Signings can be rough, and I've never been to one where I was the only person signing. I can only imagine how awful it must be when it goes badly and you're alone.

But no matter how badly they go, it's just another day, they can't take your book away from you just because nobody showed up, and it will make a good story for later.
lizzyshannon
Jul. 11th, 2010 09:02 am (UTC)
We have to go through these horrorfests to balance things out. You'll have a rip-roaring success next time, and chalk all this down to experience.

sabledrake
Jul. 11th, 2010 02:30 pm (UTC)
I had just posted my apologies for having to leave early in my own LJ and then read your post ... sorry some of it didn't go so well. If not before, I'll hopefully see you at RadCon and actually be able to say something this time :)

-- Christine
seductionjunkie
Jul. 12th, 2010 07:20 am (UTC)
Jennifer, I want to apologize for missing your reading, I really did intend to go but my mind was on several other things and I completely spaced it until today (I'd even told amina I was planning on going).

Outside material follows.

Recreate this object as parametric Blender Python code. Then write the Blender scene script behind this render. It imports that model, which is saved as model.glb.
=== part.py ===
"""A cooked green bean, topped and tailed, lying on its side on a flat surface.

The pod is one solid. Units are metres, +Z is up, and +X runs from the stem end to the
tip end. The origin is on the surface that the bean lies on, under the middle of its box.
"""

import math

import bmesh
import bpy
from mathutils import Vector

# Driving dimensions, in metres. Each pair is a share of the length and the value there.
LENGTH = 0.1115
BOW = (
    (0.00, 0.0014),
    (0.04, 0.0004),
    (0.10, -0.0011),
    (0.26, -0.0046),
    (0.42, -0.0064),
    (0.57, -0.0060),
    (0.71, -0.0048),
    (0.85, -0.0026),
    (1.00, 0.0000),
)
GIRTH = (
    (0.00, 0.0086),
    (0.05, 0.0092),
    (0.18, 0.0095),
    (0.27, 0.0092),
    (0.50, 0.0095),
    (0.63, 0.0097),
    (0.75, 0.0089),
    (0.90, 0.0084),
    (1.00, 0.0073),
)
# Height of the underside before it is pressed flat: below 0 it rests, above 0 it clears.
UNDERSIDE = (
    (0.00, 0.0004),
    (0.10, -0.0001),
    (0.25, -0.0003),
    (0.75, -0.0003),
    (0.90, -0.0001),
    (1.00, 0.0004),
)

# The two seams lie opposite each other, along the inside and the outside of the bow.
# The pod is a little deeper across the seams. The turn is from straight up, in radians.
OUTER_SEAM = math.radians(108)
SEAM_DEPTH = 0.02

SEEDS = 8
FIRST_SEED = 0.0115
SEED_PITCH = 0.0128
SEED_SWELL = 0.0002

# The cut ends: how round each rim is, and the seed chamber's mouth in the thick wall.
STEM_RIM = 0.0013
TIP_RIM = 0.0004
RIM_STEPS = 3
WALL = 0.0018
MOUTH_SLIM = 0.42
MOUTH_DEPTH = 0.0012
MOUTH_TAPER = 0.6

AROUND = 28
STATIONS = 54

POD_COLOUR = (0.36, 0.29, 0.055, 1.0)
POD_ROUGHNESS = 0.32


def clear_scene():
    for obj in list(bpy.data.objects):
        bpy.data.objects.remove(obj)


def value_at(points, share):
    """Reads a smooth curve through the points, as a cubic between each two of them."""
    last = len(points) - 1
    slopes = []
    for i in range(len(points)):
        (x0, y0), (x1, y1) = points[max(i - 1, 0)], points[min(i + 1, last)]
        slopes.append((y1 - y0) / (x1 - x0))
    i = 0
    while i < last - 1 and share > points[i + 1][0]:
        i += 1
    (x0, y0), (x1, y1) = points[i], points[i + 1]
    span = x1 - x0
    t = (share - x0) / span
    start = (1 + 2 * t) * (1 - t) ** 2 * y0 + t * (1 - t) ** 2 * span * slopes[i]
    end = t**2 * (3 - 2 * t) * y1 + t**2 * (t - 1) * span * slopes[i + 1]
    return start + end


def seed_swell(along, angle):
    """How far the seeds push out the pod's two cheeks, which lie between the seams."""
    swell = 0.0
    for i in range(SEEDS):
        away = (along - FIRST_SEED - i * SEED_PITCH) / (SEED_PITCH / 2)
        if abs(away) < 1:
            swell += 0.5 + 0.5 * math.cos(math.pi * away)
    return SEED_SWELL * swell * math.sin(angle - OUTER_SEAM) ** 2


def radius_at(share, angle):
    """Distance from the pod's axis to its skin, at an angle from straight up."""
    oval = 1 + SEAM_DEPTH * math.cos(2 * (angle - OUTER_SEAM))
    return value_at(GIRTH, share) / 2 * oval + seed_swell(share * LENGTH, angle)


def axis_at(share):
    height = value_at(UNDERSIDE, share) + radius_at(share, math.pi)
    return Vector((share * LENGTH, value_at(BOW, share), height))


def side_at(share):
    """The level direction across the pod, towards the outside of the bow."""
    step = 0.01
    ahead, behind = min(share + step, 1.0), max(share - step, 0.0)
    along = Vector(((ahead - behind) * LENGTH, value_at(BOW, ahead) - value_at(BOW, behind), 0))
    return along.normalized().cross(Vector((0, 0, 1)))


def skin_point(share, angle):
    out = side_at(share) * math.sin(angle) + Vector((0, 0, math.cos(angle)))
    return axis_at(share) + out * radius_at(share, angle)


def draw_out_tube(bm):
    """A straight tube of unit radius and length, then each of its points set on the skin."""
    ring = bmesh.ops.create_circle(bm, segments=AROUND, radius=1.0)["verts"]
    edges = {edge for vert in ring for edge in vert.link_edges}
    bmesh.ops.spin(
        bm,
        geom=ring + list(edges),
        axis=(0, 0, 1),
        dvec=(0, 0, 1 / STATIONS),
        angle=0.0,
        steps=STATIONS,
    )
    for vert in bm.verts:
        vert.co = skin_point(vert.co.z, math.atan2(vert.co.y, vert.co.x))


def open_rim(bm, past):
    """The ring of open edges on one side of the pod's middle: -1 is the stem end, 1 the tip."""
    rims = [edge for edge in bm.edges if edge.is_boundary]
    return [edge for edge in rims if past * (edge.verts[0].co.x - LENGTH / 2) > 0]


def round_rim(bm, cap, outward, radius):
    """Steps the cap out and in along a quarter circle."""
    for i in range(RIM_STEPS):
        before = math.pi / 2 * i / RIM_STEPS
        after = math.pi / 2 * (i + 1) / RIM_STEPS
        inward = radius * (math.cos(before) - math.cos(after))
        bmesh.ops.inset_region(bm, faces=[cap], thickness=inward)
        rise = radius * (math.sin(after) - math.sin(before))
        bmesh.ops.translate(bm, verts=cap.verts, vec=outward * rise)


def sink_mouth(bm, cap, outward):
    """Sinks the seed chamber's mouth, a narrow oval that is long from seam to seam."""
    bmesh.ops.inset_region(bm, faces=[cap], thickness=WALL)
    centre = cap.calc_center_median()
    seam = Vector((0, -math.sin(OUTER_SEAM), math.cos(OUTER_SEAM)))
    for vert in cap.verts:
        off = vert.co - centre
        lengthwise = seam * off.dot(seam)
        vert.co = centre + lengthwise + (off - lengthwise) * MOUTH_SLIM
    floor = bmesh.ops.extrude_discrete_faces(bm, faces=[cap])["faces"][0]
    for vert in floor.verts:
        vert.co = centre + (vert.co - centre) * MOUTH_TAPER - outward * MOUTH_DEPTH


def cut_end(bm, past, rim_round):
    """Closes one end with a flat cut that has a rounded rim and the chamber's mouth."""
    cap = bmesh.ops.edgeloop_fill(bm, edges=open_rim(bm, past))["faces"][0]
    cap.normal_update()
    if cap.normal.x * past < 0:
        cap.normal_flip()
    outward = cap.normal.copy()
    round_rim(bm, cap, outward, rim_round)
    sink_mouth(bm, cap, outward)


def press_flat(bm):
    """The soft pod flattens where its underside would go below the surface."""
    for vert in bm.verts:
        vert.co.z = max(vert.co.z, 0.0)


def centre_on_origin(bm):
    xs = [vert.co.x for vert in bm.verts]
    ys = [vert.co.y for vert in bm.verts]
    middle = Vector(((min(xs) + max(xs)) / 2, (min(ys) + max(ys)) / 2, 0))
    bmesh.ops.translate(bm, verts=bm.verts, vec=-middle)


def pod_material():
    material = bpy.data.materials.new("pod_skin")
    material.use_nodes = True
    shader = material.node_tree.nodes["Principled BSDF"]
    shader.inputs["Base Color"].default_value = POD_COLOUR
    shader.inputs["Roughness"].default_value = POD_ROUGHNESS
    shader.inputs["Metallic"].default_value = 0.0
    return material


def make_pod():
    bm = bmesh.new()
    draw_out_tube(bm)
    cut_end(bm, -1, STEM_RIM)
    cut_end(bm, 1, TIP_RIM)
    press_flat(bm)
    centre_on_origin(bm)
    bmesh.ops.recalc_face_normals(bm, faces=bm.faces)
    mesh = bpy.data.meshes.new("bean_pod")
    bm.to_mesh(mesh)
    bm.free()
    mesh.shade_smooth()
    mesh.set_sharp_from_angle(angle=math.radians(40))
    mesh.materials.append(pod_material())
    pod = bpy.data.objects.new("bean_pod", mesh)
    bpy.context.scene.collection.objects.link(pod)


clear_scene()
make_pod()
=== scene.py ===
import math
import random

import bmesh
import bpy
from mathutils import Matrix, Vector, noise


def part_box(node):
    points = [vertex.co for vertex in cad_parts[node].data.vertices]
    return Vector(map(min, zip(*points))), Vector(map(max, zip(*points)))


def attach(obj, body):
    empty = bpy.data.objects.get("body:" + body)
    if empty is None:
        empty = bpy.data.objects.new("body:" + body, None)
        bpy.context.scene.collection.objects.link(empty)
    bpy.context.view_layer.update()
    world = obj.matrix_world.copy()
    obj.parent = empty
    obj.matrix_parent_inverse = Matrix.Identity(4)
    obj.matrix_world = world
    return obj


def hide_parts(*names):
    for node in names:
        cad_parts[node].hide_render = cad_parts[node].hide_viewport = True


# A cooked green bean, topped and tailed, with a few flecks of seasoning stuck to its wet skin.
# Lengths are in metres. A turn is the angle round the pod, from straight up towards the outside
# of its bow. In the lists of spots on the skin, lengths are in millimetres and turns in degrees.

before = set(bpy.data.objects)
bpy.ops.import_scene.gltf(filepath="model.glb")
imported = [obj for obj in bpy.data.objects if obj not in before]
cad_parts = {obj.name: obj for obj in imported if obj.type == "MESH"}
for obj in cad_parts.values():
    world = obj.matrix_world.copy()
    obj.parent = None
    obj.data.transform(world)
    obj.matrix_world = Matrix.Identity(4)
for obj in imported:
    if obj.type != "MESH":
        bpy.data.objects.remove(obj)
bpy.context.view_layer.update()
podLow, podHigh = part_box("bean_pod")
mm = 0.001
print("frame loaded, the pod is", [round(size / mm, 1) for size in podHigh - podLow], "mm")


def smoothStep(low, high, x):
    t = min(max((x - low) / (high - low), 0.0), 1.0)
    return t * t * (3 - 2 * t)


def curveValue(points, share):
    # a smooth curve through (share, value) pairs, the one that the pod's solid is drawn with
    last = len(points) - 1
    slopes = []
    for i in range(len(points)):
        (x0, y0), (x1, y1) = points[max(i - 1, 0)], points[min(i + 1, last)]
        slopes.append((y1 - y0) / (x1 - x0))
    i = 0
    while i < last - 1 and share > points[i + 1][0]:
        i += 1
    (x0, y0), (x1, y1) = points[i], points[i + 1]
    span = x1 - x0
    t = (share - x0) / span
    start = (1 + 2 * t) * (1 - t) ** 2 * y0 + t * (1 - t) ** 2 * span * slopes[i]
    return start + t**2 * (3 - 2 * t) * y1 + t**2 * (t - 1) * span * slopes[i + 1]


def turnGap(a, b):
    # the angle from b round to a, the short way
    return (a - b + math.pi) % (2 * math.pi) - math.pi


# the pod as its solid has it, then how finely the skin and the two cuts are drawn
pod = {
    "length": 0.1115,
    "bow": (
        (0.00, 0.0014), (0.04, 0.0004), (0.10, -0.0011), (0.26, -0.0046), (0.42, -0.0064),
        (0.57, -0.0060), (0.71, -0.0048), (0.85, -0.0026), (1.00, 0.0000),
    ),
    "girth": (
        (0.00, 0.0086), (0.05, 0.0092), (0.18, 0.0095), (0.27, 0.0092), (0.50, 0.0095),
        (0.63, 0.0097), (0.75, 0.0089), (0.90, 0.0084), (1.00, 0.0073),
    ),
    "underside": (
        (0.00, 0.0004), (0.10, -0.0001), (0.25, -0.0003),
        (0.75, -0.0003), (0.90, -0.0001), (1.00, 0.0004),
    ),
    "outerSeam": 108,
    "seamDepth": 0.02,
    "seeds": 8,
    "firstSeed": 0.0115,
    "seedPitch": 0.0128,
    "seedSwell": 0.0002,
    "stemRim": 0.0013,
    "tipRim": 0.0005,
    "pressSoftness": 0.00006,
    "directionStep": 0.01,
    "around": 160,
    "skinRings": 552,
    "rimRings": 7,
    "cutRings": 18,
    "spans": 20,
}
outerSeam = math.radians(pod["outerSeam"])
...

I'm so sorry I missed it, and if it went bad I'm even more sorry I wasn't there to support you. I hope you will have a better time at the next one, and at future readings.
digitaleopard
Jul. 13th, 2010 04:50 am (UTC)
You have a completely awesome life. If there weren't some rough patches you wouldn't be able to accurately measure the degree of awesome.

And it was a great turnout. All the problems have to be balanced against that. I've been to other signings here that were far less well attended.